Bauwirtschaft fordert Abrissprämie für Häuser

In Deutschland werden immer weniger Wohnungen in Wohn- und Nichtwohngebäuden abgerissen oder zu Gewerbeflächen umfunktioniert. Im Jahr 2022 fielen knapp 16.500 der insgesamt rund 43,4 Millionen Wohnungen hierzulande durch den Abriss von Gebäuden oder die Umwidmung von Wohn- zu Gewerbeflächen aus dem Wohnungsbestand, teilte das Statistische Bundesamt (Destatis) am Donnerstag mit. Der Wohnungsabgang lag damit auf dem niedrigsten Stand seit 1992. Der Höchststand wurde 2004 erreicht: Damals wurden mit gut 60.000 noch mehr als dreimal so viele Wohnungen abgerissen oder umgewidmet als im letzten Jahr.

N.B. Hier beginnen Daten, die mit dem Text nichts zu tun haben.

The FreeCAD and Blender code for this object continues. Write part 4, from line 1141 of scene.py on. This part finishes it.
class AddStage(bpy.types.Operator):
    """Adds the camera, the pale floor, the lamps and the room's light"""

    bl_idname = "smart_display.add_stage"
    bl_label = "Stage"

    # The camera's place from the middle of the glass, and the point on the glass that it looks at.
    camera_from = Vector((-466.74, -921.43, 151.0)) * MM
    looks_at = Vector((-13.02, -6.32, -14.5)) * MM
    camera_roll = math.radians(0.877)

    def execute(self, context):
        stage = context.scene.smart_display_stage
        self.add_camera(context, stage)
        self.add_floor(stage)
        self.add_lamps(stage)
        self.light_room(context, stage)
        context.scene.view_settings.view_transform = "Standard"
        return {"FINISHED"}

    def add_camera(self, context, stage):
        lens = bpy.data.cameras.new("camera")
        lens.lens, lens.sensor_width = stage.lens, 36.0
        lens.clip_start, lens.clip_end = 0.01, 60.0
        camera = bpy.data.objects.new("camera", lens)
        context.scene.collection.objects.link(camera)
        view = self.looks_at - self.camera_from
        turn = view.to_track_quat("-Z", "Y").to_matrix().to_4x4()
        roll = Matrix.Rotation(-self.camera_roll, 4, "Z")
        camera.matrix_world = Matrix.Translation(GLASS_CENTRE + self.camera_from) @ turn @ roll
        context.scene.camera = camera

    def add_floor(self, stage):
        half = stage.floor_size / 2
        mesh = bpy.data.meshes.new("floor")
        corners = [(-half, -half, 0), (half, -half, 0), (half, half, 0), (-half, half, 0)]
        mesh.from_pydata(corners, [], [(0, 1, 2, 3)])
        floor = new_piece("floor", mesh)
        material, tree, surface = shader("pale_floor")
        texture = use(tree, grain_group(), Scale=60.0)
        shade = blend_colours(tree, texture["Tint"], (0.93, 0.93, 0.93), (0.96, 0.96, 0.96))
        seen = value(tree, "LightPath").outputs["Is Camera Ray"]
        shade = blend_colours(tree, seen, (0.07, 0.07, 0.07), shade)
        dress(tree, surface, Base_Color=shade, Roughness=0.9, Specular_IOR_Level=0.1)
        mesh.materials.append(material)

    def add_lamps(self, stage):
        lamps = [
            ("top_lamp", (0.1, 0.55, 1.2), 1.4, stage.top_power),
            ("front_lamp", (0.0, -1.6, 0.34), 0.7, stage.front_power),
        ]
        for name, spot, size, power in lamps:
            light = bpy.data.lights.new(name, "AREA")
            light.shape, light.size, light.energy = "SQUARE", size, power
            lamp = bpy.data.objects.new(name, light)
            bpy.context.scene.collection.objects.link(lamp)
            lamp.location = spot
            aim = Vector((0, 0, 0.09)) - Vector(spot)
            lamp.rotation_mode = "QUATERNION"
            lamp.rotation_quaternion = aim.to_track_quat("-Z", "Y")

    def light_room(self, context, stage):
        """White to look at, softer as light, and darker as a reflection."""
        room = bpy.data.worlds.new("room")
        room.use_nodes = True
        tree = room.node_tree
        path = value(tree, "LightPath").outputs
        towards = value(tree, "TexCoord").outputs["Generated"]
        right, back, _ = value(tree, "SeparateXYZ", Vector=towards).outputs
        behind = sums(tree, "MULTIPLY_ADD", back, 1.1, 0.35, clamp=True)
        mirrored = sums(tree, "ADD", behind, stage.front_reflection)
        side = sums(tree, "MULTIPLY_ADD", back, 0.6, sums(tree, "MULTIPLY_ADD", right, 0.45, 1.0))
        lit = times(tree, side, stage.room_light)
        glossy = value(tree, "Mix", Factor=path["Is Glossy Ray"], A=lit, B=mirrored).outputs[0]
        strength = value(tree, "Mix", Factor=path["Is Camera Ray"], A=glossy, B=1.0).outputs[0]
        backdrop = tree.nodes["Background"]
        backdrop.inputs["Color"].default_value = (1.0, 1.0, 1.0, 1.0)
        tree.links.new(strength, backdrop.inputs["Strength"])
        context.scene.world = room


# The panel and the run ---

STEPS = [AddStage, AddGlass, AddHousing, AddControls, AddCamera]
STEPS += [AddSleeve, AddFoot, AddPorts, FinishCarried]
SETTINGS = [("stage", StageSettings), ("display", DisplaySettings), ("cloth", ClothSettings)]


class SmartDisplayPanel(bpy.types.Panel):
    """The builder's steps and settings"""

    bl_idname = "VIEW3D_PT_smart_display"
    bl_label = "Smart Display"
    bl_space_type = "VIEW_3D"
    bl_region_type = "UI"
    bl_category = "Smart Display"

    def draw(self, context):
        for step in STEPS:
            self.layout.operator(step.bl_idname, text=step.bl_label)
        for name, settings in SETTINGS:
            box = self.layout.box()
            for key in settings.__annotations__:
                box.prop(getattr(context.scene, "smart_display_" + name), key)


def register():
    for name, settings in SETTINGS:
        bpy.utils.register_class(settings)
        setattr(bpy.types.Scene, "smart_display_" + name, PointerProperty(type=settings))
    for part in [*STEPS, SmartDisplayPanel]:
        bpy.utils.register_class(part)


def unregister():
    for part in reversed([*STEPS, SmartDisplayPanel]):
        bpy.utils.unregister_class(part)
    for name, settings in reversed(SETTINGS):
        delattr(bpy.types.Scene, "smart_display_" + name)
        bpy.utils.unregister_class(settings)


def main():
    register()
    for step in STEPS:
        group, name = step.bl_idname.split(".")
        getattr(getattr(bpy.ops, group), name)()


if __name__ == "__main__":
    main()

Ein ähnlicher Trend zeigt sich bei den Gebäuden: Im Jahr 2022 standen durch Abriss oder Umwidmung knapp 12.600 Gebäude nicht mehr zur Verfügung; dazu zählen sowohl reine Wohngebäude als auch Nichtwohngebäude, die in geringerem Umfang ebenfalls zum Wohnen genutzt werden, primär aber anderen Zwecken dienen. Der größte Abgang wurde im Jahr 1998 mit knapp 30.000 Gebäuden verzeichnet. Sowohl Wohn- als auch Nichtwohngebäude werden häufig abgerissen, um den Bau neuer Gebäude zu ermöglichen: Im Jahr 2022 traf dies auf die Hälfte (50 Prozent) der abgegangenen Gebäude zu, wobei mehr als drei Viertel (79 Prozent) der späteren Neubauten als reine Wohngebäude angelegt waren. Eine Nutzungsänderung, also eine Umwidmung von Wohn- zu Gewerbeflächen, war in 37 Prozent der Fälle der Grund für einen Gebäudeabgang. Die Schaffung von Verkehrs- und Freiflächen spielte hingegen nur eine untergeordnete Rolle (sieben Prozent). Abriss oder Umwidmung betreffen vor allem ältere Gebäude: Mehr als die Hälfte (53 Prozent) der im Jahr 2022 betroffenen Wohn- und Nichtwohngebäude wurden in der Zeit von 1949 bis 1986 gebaut. Knapp ein Drittel (32 Prozent) war noch älter: Sie wurden bis 1948 errichtet. Neuere Gebäude mit Baujahr zwischen 1987 und 2010 wurden deutlich seltener abgerissen oder umgewidmet (14 Prozent). Lediglich ein Prozent der betroffenen Gebäude war ab 2011 errichtet worden. Mehr als die Hälfte (59 Prozent) der im Jahr 2022 abgerissenen oder umgewidmeten Wohn- und Nichtwohngebäude war Eigentum von Privathaushalten, so das Bundesamt weiter. Ein Drittel (33 Prozent) der Gebäude war im Besitz von Unternehmen wie Wohnungsunternehmen oder Kreditinstituten. Sieben Prozent war öffentliches Eigentum, zwei Prozent auf Organisationen ohne Erwerbszweck wie Verbände oder Vereine.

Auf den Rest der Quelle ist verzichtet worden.